Copy exactly the block of lines between the one containing "for item in" and the one containing "import random", inclusive.

---------- Extracted information

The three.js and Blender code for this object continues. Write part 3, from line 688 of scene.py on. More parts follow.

--------------------
---------- Extracted information

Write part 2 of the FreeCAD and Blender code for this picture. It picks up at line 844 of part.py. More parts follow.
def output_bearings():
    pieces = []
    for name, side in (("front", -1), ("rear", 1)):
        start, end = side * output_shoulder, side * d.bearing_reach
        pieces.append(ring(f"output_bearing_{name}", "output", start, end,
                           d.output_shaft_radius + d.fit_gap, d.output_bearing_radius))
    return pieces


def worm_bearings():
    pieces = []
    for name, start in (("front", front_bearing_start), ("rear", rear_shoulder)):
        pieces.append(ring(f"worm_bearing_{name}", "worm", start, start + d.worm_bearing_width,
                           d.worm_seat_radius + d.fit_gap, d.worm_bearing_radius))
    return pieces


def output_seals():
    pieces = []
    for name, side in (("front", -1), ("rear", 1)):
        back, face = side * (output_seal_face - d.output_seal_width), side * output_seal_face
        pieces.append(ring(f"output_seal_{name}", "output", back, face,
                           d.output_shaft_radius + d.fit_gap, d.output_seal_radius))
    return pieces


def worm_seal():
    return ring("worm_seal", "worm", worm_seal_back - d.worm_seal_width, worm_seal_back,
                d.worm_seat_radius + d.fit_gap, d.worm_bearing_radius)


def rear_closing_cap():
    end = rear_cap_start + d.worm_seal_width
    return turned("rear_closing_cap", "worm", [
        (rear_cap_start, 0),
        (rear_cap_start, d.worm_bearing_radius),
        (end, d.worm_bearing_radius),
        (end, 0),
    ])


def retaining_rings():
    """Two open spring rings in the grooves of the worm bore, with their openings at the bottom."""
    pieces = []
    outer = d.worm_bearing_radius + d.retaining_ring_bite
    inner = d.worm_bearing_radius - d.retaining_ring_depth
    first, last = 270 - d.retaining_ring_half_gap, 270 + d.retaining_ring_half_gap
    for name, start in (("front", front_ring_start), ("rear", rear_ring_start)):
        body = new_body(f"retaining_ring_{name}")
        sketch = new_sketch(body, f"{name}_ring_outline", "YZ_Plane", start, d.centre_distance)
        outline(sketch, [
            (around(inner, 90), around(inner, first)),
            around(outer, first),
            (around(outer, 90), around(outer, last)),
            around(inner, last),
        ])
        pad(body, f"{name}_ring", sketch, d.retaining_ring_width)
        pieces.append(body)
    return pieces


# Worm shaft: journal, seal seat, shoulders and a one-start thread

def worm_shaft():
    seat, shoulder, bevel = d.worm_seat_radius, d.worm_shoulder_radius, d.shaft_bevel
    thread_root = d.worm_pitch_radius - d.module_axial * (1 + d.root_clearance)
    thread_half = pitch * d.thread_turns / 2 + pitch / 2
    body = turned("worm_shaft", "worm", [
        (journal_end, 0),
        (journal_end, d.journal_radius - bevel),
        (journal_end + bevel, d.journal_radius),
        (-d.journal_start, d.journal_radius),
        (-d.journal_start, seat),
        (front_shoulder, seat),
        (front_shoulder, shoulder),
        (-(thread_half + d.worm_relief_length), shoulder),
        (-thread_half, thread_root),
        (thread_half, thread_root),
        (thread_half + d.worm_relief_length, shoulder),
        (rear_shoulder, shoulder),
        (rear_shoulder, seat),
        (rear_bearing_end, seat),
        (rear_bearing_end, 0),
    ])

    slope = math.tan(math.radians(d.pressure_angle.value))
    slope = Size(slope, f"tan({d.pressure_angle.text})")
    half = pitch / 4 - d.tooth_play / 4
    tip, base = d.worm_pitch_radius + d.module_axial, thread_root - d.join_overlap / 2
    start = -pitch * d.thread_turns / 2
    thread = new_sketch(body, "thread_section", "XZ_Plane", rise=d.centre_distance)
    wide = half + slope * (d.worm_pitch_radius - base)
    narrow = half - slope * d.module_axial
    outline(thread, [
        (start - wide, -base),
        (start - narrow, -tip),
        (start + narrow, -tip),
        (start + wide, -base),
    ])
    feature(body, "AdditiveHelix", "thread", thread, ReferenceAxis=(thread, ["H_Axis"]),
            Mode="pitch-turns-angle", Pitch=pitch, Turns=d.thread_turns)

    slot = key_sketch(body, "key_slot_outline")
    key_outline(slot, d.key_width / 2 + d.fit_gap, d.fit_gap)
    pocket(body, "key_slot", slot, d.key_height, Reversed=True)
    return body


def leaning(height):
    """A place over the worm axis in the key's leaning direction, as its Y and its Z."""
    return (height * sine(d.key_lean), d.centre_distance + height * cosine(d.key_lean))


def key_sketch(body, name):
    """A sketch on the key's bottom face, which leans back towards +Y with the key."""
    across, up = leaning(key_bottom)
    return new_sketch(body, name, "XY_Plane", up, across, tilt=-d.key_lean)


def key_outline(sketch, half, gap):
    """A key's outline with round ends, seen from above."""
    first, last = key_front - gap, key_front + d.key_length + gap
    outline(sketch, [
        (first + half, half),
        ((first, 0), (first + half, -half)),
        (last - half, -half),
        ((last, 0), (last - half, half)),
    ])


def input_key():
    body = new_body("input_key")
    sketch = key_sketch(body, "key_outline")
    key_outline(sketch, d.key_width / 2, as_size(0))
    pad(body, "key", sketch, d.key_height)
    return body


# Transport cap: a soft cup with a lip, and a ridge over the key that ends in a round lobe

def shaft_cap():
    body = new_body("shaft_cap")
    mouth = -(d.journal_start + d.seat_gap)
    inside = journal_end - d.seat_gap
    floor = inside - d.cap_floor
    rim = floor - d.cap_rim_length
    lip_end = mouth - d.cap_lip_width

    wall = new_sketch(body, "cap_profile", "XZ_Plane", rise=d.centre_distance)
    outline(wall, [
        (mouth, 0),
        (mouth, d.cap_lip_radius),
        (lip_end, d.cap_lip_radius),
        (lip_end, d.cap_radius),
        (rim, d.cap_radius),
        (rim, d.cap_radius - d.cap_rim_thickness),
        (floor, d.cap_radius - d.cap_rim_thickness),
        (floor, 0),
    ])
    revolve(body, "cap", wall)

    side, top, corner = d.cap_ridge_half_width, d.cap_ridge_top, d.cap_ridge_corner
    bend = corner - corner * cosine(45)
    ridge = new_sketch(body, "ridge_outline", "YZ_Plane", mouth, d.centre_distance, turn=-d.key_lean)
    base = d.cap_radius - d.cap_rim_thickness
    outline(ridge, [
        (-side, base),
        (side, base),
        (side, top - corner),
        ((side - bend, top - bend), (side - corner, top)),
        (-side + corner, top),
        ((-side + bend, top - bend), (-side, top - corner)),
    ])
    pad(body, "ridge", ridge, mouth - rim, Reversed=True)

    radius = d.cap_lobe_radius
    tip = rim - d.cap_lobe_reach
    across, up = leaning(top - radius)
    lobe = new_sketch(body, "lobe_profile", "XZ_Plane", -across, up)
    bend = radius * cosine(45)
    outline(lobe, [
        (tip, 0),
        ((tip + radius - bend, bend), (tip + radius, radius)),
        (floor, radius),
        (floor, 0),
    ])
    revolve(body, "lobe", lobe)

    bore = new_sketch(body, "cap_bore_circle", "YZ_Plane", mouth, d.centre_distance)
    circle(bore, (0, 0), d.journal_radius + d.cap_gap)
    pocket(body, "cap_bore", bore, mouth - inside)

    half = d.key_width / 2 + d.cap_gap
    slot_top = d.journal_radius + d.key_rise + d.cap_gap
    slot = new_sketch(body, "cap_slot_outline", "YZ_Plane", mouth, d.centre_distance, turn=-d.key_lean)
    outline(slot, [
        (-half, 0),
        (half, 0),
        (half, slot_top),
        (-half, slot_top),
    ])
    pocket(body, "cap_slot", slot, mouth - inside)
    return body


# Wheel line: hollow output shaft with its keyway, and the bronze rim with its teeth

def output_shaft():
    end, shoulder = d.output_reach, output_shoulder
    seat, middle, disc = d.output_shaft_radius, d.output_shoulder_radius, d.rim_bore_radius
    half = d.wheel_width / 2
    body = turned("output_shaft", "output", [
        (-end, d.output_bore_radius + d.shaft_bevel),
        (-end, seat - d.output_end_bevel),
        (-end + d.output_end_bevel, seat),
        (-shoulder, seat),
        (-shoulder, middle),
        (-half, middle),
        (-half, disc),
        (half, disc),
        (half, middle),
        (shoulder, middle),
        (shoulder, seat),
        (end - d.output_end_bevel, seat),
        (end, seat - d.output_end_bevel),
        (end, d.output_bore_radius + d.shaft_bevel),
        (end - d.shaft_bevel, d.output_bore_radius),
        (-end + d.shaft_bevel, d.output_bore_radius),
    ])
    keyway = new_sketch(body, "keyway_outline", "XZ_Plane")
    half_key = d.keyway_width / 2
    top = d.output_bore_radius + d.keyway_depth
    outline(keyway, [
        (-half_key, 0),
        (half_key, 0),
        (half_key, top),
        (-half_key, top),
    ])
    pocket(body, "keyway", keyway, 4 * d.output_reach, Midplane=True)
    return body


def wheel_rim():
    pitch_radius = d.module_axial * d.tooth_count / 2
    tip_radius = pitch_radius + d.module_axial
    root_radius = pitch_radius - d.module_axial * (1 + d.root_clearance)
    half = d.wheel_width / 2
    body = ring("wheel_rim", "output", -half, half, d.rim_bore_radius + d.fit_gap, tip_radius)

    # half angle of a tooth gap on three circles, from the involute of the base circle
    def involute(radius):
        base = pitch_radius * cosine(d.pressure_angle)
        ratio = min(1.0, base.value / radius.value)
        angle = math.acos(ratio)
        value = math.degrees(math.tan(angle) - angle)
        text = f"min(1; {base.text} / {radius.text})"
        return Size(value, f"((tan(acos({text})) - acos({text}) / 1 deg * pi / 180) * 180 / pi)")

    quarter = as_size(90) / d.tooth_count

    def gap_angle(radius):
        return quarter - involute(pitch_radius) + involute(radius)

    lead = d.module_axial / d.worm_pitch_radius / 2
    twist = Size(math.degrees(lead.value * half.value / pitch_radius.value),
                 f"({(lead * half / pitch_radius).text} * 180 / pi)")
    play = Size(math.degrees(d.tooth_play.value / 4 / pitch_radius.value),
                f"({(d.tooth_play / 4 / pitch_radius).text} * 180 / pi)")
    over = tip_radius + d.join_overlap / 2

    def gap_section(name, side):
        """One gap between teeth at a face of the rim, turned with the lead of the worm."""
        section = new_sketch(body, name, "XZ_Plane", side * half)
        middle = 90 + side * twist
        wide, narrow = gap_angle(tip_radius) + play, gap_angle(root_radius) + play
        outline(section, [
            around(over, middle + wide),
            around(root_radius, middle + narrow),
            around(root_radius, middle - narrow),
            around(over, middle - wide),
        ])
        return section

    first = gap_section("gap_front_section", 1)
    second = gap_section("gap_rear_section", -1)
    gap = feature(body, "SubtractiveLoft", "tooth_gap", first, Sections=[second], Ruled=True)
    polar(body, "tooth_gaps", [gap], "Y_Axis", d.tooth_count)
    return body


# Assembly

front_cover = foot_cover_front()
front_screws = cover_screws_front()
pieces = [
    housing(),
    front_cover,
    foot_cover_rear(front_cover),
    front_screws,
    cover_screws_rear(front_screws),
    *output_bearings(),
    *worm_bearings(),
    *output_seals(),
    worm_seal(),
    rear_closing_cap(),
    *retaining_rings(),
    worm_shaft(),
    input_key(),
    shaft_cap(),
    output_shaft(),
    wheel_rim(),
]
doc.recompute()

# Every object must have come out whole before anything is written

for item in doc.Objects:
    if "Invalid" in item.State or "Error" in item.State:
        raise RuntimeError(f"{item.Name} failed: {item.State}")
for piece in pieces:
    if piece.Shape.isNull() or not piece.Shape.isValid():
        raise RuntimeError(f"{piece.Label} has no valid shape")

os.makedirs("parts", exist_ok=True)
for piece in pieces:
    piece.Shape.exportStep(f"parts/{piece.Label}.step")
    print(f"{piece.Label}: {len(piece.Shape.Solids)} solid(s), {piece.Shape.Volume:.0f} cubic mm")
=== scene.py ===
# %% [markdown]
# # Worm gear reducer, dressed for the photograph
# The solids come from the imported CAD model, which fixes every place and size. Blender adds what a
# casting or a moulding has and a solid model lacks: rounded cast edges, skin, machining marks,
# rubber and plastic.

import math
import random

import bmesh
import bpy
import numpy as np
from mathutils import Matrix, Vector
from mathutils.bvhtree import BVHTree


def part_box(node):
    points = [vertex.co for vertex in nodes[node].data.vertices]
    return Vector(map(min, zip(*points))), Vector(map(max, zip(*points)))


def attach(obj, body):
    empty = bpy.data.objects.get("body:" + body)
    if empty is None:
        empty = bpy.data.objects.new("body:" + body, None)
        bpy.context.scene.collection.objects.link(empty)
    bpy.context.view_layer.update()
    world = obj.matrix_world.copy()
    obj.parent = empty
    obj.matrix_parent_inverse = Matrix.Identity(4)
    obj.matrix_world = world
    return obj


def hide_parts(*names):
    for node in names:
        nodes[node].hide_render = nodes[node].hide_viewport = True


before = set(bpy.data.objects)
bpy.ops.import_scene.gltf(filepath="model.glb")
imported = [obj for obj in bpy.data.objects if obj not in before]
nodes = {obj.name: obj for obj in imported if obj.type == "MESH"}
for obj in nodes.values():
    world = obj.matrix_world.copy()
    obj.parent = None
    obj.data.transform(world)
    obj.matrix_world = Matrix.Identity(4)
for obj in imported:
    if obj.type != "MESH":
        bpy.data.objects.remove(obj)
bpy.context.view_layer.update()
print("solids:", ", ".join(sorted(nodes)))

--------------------

**Exercise response**
for item in doc.Objects:
    if "Invalid" in item.State or "Error" in item.State:
        raise RuntimeError(f"{item.Name} failed: {item.State}")
for piece in pieces:
    if piece.Shape.isNull() or not piece.Shape.isValid():
        raise RuntimeError(f"{piece.Label} has no valid shape")

os.makedirs("parts", exist_ok=True)
for piece in pieces:
    piece.Shape.exportStep(f"parts/{piece.Label}.step")
    print(f"{piece.Label}: {len(piece.Shape.Solids)} solid(s), {piece.Shape.Volume:.0f} cubic mm")
=== scene.py ===
# %% [markdown]
# # Worm gear reducer, dressed for the photograph
# The solids come from the imported CAD model, which fixes every place and size. Blender adds what a
# casting or a moulding has and a solid model lacks: rounded cast edges, skin, machining marks,
# rubber and plastic.

import math
import random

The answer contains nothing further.